● INSTRUCTIONS TO FOLLOW:
Write out the listing exactly as it is given.

● DATA:
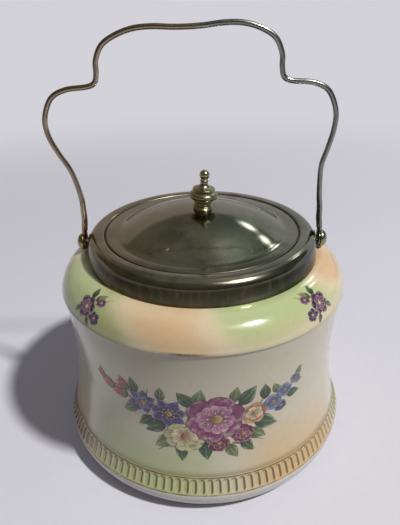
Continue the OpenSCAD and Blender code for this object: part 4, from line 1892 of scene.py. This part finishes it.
@dataclass(frozen=True)
class Studio:
    """Camera, floor and lights."""

    view_px: tuple[int, int] = (400, 525)
    focal_px: float = 494.0
    sensor_mm: float = 36.0
    eye_mm: tuple[float, float, float] = (0.0, -227.0, 213.4)
    pitch_deg: float = 27.83
    yaw_deg: float = 0.31
    roll_deg: float = 1.03
    floor_colour: Colour = paint(232, 230, 237)
    floor_grain: Colour = paint(222, 220, 228)
    floor_bounce: Colour = paint(168, 166, 172)
    floor_mm: float = 6000.0
    haze: Colour = paint(212, 210, 217)
    wall_left: Colour = paint(160, 155, 152)
    wall_right: Colour = paint(190, 186, 184)
    shade: Colour = paint(84, 83, 72)
    overhead: Colour = paint(118, 120, 112)
    glows: tuple[Glow, ...] = (Glow((1.2, 1.2, 1.06), (0.3, 0.19), (0.34, 0.24), 0.5),
                               Glow((5.0, 4.9, 4.6), (0.42, 0.16), (-0.4, 0.1)))
    window: Colour = (13.0, 12.8, 12.0)
    soft_low: Colour = (0.04, 0.04, 0.043)
    soft_high: Colour = (0.135, 0.135, 0.15)
    soft_left: Colour = (0.5, 0.5, 0.55)
    key_from: tuple[float, float, float] = (0.46, -0.30, 0.835)
    key_far: float = 2.6
    key_size: float = 0.22
    key_watts: float = 52.0

    def build(self) -> None:
        """Sets the whole stage."""
        self._camera()
        self._floor()
        self._lights()
        self._world()
        bpy.context.scene.view_settings.view_transform = "Standard"

    def _camera(self) -> None:
        """Makes the camera with the view that the fields give."""
        pitch, yaw, roll = (math.radians(a) for a in (self.pitch_deg, self.yaw_deg, self.roll_deg))
        level = Vector((math.cos(yaw), math.sin(yaw), 0.0))
        ahead = Vector((-math.sin(yaw) * math.cos(pitch), math.cos(yaw) * math.cos(pitch),
                        -math.sin(pitch)))
        down = ahead.cross(level)
        right = level * math.cos(roll) + down * math.sin(roll)
        up = -(down * math.cos(roll) - level * math.sin(roll))
        turn = Matrix((right, up, -ahead)).transposed()
        data = bpy.data.cameras.new("camera")
        data.sensor_width = self.sensor_mm
        data.lens = self.focal_px / max(self.view_px) * self.sensor_mm
        data.clip_start = 0.01
        camera = put("camera", data)
        camera.matrix_world = Matrix.Translation(Vector(self.eye_mm) * MM) @ turn.to_4x4()
        bpy.context.scene.camera = camera

    def _floor(self) -> None:
        """Lays a pale floor that keeps the jar's shadow and fades into the room."""
        g = Finish("pale_floor")
        diffuse, camera = g.rays("Diffuse", "Camera")
        colour = g.coats(self.floor_colour, (self.floor_grain, g.noise(g.where, 0.2, 3.0) * 0.5),
                         (self.floor_bounce, diffuse))
        cloth = g.node("BsdfPrincipled", None, {"Base Color": colour, "Roughness": 0.85})
        far = g.node("Emission", None, {"Color": self.haze, "Strength": 1.0})
        fade = g.ease(g.radius, 260.0, 900.0) * camera
        g.surface(g.node("MixShader", None, {0: fade, 1: cloth, 2: far}))
        corners = [(x * self.floor_mm, y * self.floor_mm, 0)
                   for x, y in ((-1, -1), (1, -1), (1, 1), (-1, 1))]
        floor = add_piece("floor", corners, [(0, 1, 2, 3)], g.material)

    def _lights(self) -> None:
        """Hangs a soft key on the right."""
        place = Vector(self.key_from) * self.key_far
        data = bpy.data.lights.new("key", "AREA")
        data.shape = "DISK"
        data.size = self.key_size
        data.energy = self.key_watts
        lamp = put("key", data)
        lamp.location = place
        lamp.rotation_euler = (-place).to_track_quat("-Z", "Y").to_euler()

    def _world(self) -> None:
        """Makes a pale world: haze to the camera, a room to mirrors, soft light to the rest."""
        world = bpy.data.worlds.new("pale_room")
        bpy.context.scene.world = world
        g = Sky(world)
        seen, glossy, through = g.rays("Camera", "Glossy", "Transmission")
        left = g.ease(g.back * 0.5 - g.right * 0.85, 0.55, 0.95) * g.ease(g.up, 0.8, 0.4)
        soft = g.coats(self.soft_low, (self.soft_high, g.ease(g.up, -0.1, 0.9)),
                       (self.soft_left, left))
        mirrored = g.math("MINIMUM", glossy + through, 1.0)
        g.shine(g.coats(soft, (self._room(g), mirrored), (self.haze, seen)))

    def _room(self, g: Sky) -> Value:
        """Colours the room that polished metal and glaze mirror.

        Args:
            g: The world's graph.

        Returns:
            The colour.
        """
        wall = g.mix(self.wall_left, self.wall_right, g.ease(g.right, -0.35, 0.4))
        facing = g.back / g.math("SQRT", g.right * g.right + g.back * g.back + 1e-6)
        side = g.ease(facing, 0.75, 0.55)
        limit = 0.495 - side * 0.25 - g.ease(facing, 0.3, -0.3) * 0.35
        shade = g.most(side * g.ease(g.up, 0.9, 0.7), g.ease(g.back, -0.2, -0.5))
        ceiling = g.mix(self.overhead, self.shade, shade)
        return g.coats(wall, (ceiling, g.ease(g.up - limit, -0.02, 0.02)),
                       *((glow.colour, glow.mask(g)) for glow in self.glows),
                       (self.window, self._window(g)))

    @staticmethod
    def _window(g: Sky) -> Value:
        """Finds a low, slanting strip window.

        Args:
            g: The world's graph.

        Returns:
            The window's mask.
        """
        turn = g.math("ARCTAN2", g.right, g.back) * (180 / math.pi)
        rise = g.math("ARCSINE", g.up) * (180 / math.pi)
        across = g.bell(turn, 40.0, 3.0) + g.bell(turn, 25.5, 4.0) * 0.8
        return g.bell(rise - (turn - 25.0) * 0.16, 34.8, 1.7) * across


def main() -> None:
    """Builds every piece in order."""
    logging.basicConfig(level=logging.INFO, format="%(name)s: %(message)s")
    Studio().build()
    Pot().build()
    collar = Collar()
    plate = Plate(worn=paint(68, 60, 30), worn_below=collar.top_z - 5.0, worn_fade=3.0,
                  rough=0.15, seam_r=collar.well_r, painted_light=1.0).material()
    lid_plate = Plate("lid_plate", rough=0.09, seam_r=collar.well_r - 0.6).material()
    brass = Plate("worn_brass", paint(196, 184, 138), paint(150, 136, 92), paint(92, 70, 40),
                  rough=0.27).material()
    wire = Plate("dark_wire", paint(176, 171, 160), paint(136, 129, 117), paint(92, 72, 54),
                 paint(150, 92, 56), worn_below=108.0, worn_fade=12.0, left_only=0.75,
                 rough=0.26, turned=0.0).material()
    collar.build(plate, Plaster().material(), PotShape().neck_r)
    Lid().build(lid_plate)
    Finial().build(brass)
    Pivots().build(brass, collar, plate)
    Bail().build(wire)
    dress(lid_plate, "lid_skirt")
    dress(brass, "left_stud_nut", "right_stud_nut", "finial_washer", "finial_nut")


if __name__ == "__main__":
    main()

● CORRECT OUTPUT:
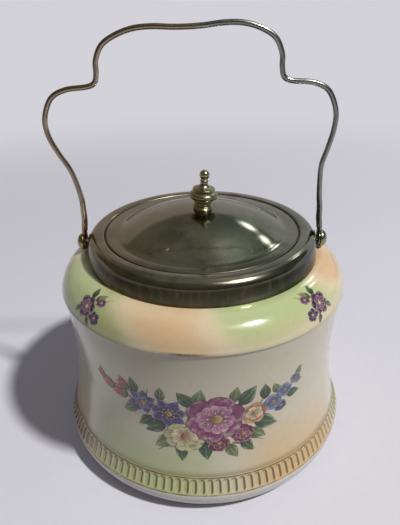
Continue the OpenSCAD and Blender code for this object: part 4, from line 1892 of scene.py. This part finishes it.
@dataclass(frozen=True)
class Studio:
    """Camera, floor and lights."""

    view_px: tuple[int, int] = (400, 525)
    focal_px: float = 494.0
    sensor_mm: float = 36.0
    eye_mm: tuple[float, float, float] = (0.0, -227.0, 213.4)
    pitch_deg: float = 27.83
    yaw_deg: float = 0.31
    roll_deg: float = 1.03
    floor_colour: Colour = paint(232, 230, 237)
    floor_grain: Colour = paint(222, 220, 228)
    floor_bounce: Colour = paint(168, 166, 172)
    floor_mm: float = 6000.0
    haze: Colour = paint(212, 210, 217)
    wall_left: Colour = paint(160, 155, 152)
    wall_right: Colour = paint(190, 186, 184)
    shade: Colour = paint(84, 83, 72)
    overhead: Colour = paint(118, 120, 112)
    glows: tuple[Glow, ...] = (Glow((1.2, 1.2, 1.06), (0.3, 0.19), (0.34, 0.24), 0.5),
                               Glow((5.0, 4.9, 4.6), (0.42, 0.16), (-0.4, 0.1)))
    window: Colour = (13.0, 12.8, 12.0)
    soft_low: Colour = (0.04, 0.04, 0.043)
    soft_high: Colour = (0.135, 0.135, 0.15)
    soft_left: Colour = (0.5, 0.5, 0.55)
    key_from: tuple[float, float, float] = (0.46, -0.30, 0.835)
    key_far: float = 2.6
    key_size: float = 0.22
    key_watts: float = 52.0

    def build(self) -> None:
        """Sets the whole stage."""
        self._camera()
        self._floor()
        self._lights()
        self._world()
        bpy.context.scene.view_settings.view_transform = "Standard"

    def _camera(self) -> None:
        """Makes the camera with the view that the fields give."""
        pitch, yaw, roll = (math.radians(a) for a in (self.pitch_deg, self.yaw_deg, self.roll_deg))
        level = Vector((math.cos(yaw), math.sin(yaw), 0.0))
        ahead = Vector((-math.sin(yaw) * math.cos(pitch), math.cos(yaw) * math.cos(pitch),
                        -math.sin(pitch)))
        down = ahead.cross(level)
        right = level * math.cos(roll) + down * math.sin(roll)
        up = -(down * math.cos(roll) - level * math.sin(roll))
        turn = Matrix((right, up, -ahead)).transposed()
        data = bpy.data.cameras.new("camera")
        data.sensor_width = self.sensor_mm
        data.lens = self.focal_px / max(self.view_px) * self.sensor_mm
        data.clip_start = 0.01
        camera = put("camera", data)
        camera.matrix_world = Matrix.Translation(Vector(self.eye_mm) * MM) @ turn.to_4x4()
        bpy.context.scene.camera = camera

    def _floor(self) -> None:
        """Lays a pale floor that keeps the jar's shadow and fades into the room."""
        g = Finish("pale_floor")
        diffuse, camera = g.rays("Diffuse", "Camera")
        colour = g.coats(self.floor_colour, (self.floor_grain, g.noise(g.where, 0.2, 3.0) * 0.5),
                         (self.floor_bounce, diffuse))
        cloth = g.node("BsdfPrincipled", None, {"Base Color": colour, "Roughness": 0.85})
        far = g.node("Emission", None, {"Color": self.haze, "Strength": 1.0})
        fade = g.ease(g.radius, 260.0, 900.0) * camera
        g.surface(g.node("MixShader", None, {0: fade, 1: cloth, 2: far}))
        corners = [(x * self.floor_mm, y * self.floor_mm, 0)
                   for x, y in ((-1, -1), (1, -1), (1, 1), (-1, 1))]
        floor = add_piece("floor", corners, [(0, 1, 2, 3)], g.material)

    def _lights(self) -> None:
        """Hangs a soft key on the right."""
        place = Vector(self.key_from) * self.key_far
        data = bpy.data.lights.new("key", "AREA")
        data.shape = "DISK"
        data.size = self.key_size
        data.energy = self.key_watts
        lamp = put("key", data)
        lamp.location = place
        lamp.rotation_euler = (-place).to_track_quat("-Z", "Y").to_euler()

    def _world(self) -> None:
        """Makes a pale world: haze to the camera, a room to mirrors, soft light to the rest."""
        world = bpy.data.worlds.new("pale_room")
        bpy.context.scene.world = world
        g = Sky(world)
        seen, glossy, through = g.rays("Camera", "Glossy", "Transmission")
        left = g.ease(g.back * 0.5 - g.right * 0.85, 0.55, 0.95) * g.ease(g.up, 0.8, 0.4)
        soft = g.coats(self.soft_low, (self.soft_high, g.ease(g.up, -0.1, 0.9)),
                       (self.soft_left, left))
        mirrored = g.math("MINIMUM", glossy + through, 1.0)
        g.shine(g.coats(soft, (self._room(g), mirrored), (self.haze, seen)))

    def _room(self, g: Sky) -> Value:
        """Colours the room that polished metal and glaze mirror.

        Args:
            g: The world's graph.

        Returns:
            The colour.
        """
        wall = g.mix(self.wall_left, self.wall_right, g.ease(g.right, -0.35, 0.4))
        facing = g.back / g.math("SQRT", g.right * g.right + g.back * g.back + 1e-6)
        side = g.ease(facing, 0.75, 0.55)
        limit = 0.495 - side * 0.25 - g.ease(facing, 0.3, -0.3) * 0.35
        shade = g.most(side * g.ease(g.up, 0.9, 0.7), g.ease(g.back, -0.2, -0.5))
        ceiling = g.mix(self.overhead, self.shade, shade)
        return g.coats(wall, (ceiling, g.ease(g.up - limit, -0.02, 0.02)),
                       *((glow.colour, glow.mask(g)) for glow in self.glows),
                       (self.window, self._window(g)))

    @staticmethod
    def _window(g: Sky) -> Value:
        """Finds a low, slanting strip window.

        Args:
            g: The world's graph.

        Returns:
            The window's mask.
        """
        turn = g.math("ARCTAN2", g.right, g.back) * (180 / math.pi)
        rise = g.math("ARCSINE", g.up) * (180 / math.pi)
        across = g.bell(turn, 40.0, 3.0) + g.bell(turn, 25.5, 4.0) * 0.8
        return g.bell(rise - (turn - 25.0) * 0.16, 34.8, 1.7) * across


def main() -> None:
    """Builds every piece in order."""
    logging.basicConfig(level=logging.INFO, format="%(name)s: %(message)s")
    Studio().build()
    Pot().build()
    collar = Collar()
    plate = Plate(worn=paint(68, 60, 30), worn_below=collar.top_z - 5.0, worn_fade=3.0,
                  rough=0.15, seam_r=collar.well_r, painted_light=1.0).material()
    lid_plate = Plate("lid_plate", rough=0.09, seam_r=collar.well_r - 0.6).material()
    brass = Plate("worn_brass", paint(196, 184, 138), paint(150, 136, 92), paint(92, 70, 40),
                  rough=0.27).material()
    wire = Plate("dark_wire", paint(176, 171, 160), paint(136, 129, 117), paint(92, 72, 54),
                 paint(150, 92, 56), worn_below=108.0, worn_fade=12.0, left_only=0.75,
                 rough=0.26, turned=0.0).material()
    collar.build(plate, Plaster().material(), PotShape().neck_r)
    Lid().build(lid_plate)
    Finial().build(brass)
    Pivots().build(brass, collar, plate)
    Bail().build(wire)
    dress(lid_plate, "lid_skirt")
    dress(brass, "left_stud_nut", "right_stud_nut", "finial_washer", "finial_nut")


if __name__ == "__main__":
    main()